I then created tables for each characterization and created okviz filters for them.
Then I tried to predict whether a customer gets predicted as a drug user or a non-drug user based on the selections in the okviz filters. This is when everything went horribly wrong:
I created a custom R visual vor each model prediction and inserted the following code in each visual:
# The following code to create a dataframe and remove duplicated rows is always executed and acts as a preamble for your script:
# dataset <- data.frame(chunk_id, model_id, model_str, AgeLabel, GenderLabel, CountryLabel, EducationLabel, EthnicityLabel)
# dataset <- unique(dataset)
# Paste or type your script code here:
library(dplyr)
from_byte_string = function(x) {
xcharvec = strsplit(x, " ")[[1]]
xhex = as.hexmode(xcharvec)
xraw = as.raw(xhex)
unserialize(xraw)
}
# R Visual imports tables with read.csv but no argument for strings_as_factors = F.
# This means some of the chunks are truncated (ie if they had a " " at the end).
# If you convert to a character and add a space if nchar == 9999 the deserialization works.
# (Thanks to Danny Shah)
dataset <- dataset %>%
mutate( model_str = as.character(model_str) ) %>%
mutate( model_str = ifelse(nchar(model_str) == 9999, paste0(model_str, " "), model_str) )
model_vct <- dataset %>%
filter(model_id == 1) %>%
distinct(model_id, chunk_id, model_str) %>%
arrange(model_id, chunk_id) %>%
pull(model_str)
finalfit.str <- paste( model_vct, collapse = "" )

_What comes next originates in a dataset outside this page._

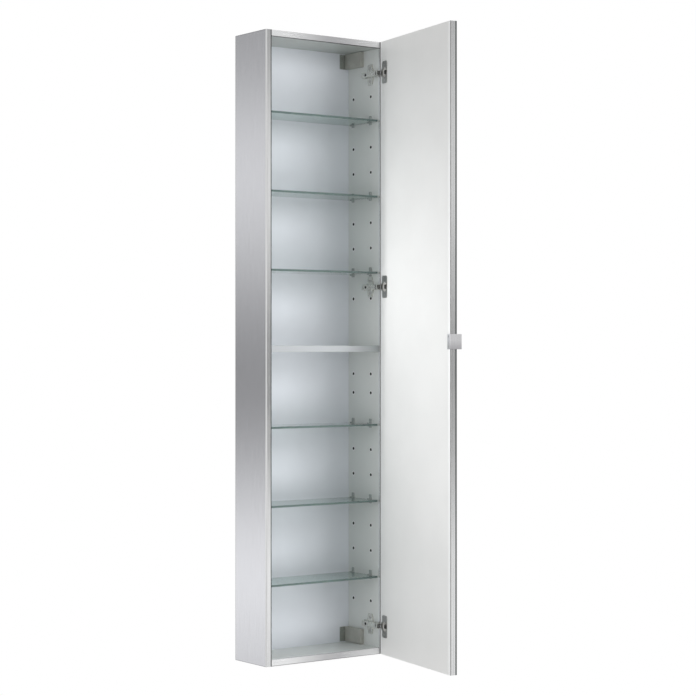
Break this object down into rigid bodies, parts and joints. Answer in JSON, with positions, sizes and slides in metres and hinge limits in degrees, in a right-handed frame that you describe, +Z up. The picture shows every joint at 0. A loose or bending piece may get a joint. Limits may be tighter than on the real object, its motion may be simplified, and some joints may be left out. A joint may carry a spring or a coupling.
{
  "type": "mirror cabinet",
  "caption": "Tall narrow wall cabinet with glass shelves on clips and one mirrored door that swings on concealed hinges.",
  "frame": {"origin": "centre of the back face, on the wall, at mid-height and mid-width", "axes": "+X to the right of a person facing the cabinet, +Y into the wall, +Z up; the door is on the -Y side"},
  "size_m": [0.3618, 0.5011, 1.544],
  "materials": {
    "silver_board": "satin silver foil outside, pale grey inside",
    "white_board": "smooth satin white melamine",
    "white_door_board": "smooth satin white melamine",
    "aluminium_edge": "satin anodised extrusion",
    "shelf_glass": "clear float glass with a green edge",
    "clear_plastic": "clear moulded plastic",
    "beech": "grooved beech",
    "screw_steel": "zinc plated",
    "grey_plastic": "warm grey moulded plastic",
    "galvanised_steel": "galvanised sheet",
    "nickelled_steel": "nickel plated",
    "mirror_glass": "silvered float glass",
    "adhesive": "mirror adhesive film",
    "satin_handle": "satin anodised"
  },
  "bodies": {
    "cabinet": {"left_side_panel": "silver_board", "right_side_panel": "silver_board", "top_panel": "white_board", "bottom_panel": "white_board", "middle_shelf": "white_board", "panel_dowels": "beech", "back_panel": "white_board", "back_screws": "screw_steel", "left_front_edge": "aluminium_edge", "right_front_edge": "aluminium_edge", "top_front_edge": "aluminium_edge", "bottom_front_edge": "aluminium_edge", "middle_shelf_edge": "aluminium_edge", "glass_shelf_1": "shelf_glass", "glass_shelf_2": "shelf_glass", "glass_shelf_3": "shelf_glass", "glass_shelf_4": "shelf_glass", "glass_shelf_5": "shelf_glass", "glass_shelf_6": "shelf_glass", "shelf_supports_1": "clear_plastic", "shelf_supports_2": "clear_plastic", "shelf_supports_3": "clear_plastic", "shelf_supports_4": "clear_plastic", "shelf_supports_5": "clear_plastic", "shelf_supports_6": "clear_plastic", "hanger_bodies": "grey_plastic", "hanger_covers": "grey_plastic", "hanger_screws": "screw_steel", "hanger_hooks": "galvanised_steel", "hanger_adjusters": "screw_steel", "wall_plates": "galvanised_steel", "hinge_mounting_plates": "nickelled_steel", "hinge_plate_screws": "screw_steel", "hinge_arms": "nickelled_steel", "hinge_arm_screws": "screw_steel", "hinge_arm_pins": "nickelled_steel"},
    "door": {"door_board": "white_door_board", "mirror_adhesive": "adhesive", "door_mirror": "mirror_glass", "door_free_edge_profile": "aluminium_edge", "door_hinge_edge_profile": "aluminium_edge", "door_handle": "satin_handle", "handle_screws": "screw_steel", "hinge_cups": "nickelled_steel", "hinge_cup_screws": "screw_steel", "hinge_cup_pins": "nickelled_steel"},
    "outer_links": {"hinge_outer_links": "nickelled_steel"},
    "inner_links": {"hinge_inner_links": "nickelled_steel"}
  },
  "joints": [
    {"name": "door_swing", "type": "hinge", "parent": "cabinet", "child": "door", "pos_m": [0.173, -0.149, 0], "axis": [0, 0, 1], "range_deg": [-80, 30]},
    {"name": "outer_link_turn", "type": "hinge", "parent": "cabinet", "child": "outer_links", "pos_m": [0.1571, -0.1395, 0], "axis": [0, 0, 1], "range_deg": [-16.5, 43.5]},
    {"name": "inner_link_turn", "type": "hinge", "parent": "door", "child": "inner_links", "pos_m": [0.16873, -0.16399, 0], "axis": [0, 0, 1], "range_deg": [-34, 91]}
  ],
  "couplings": [
    {"joint": "outer_link_turn", "follows": "door_swing", "ratio": -0.54},
    {"joint": "inner_link_turn", "follows": "door_swing", "ratio": -1.125}
  ]
}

finalfit <- from_byte_string(finalfit.str)
# get the user parameters
userdata <- dataset %>% select(AgeLabel,GenderLabel,CountryLabel,EducationLabel,EthnicityLabel) %>% unique()
# and then using them to make a prediction
myprediction <- predict(finalfit,newdata=data.frame(Age=userdata$AgeLabel,Gender=userdata$GenderLabel,Country=userdata$CountryLabel, Education=userdata$EducationLabel,Ethnicity=userdata$EthnicityLabel))
maxpred <- which(myprediction==max(myprediction))
myclass <- maxpred - 1
myprob <- myprediction[[maxpred]]
plot.new()
text(0.5,0.5,labels=sprintf("P(class = %s) = %s",myclass,as.character(round(myprob,2))),cex=3.5)
Error: Can't determine relationship between fields.
What has gone wrong here?
When I then clicked on the diagonal arrow to get to R Studio, this happens: Unable to construct R script data for use in external R IDE.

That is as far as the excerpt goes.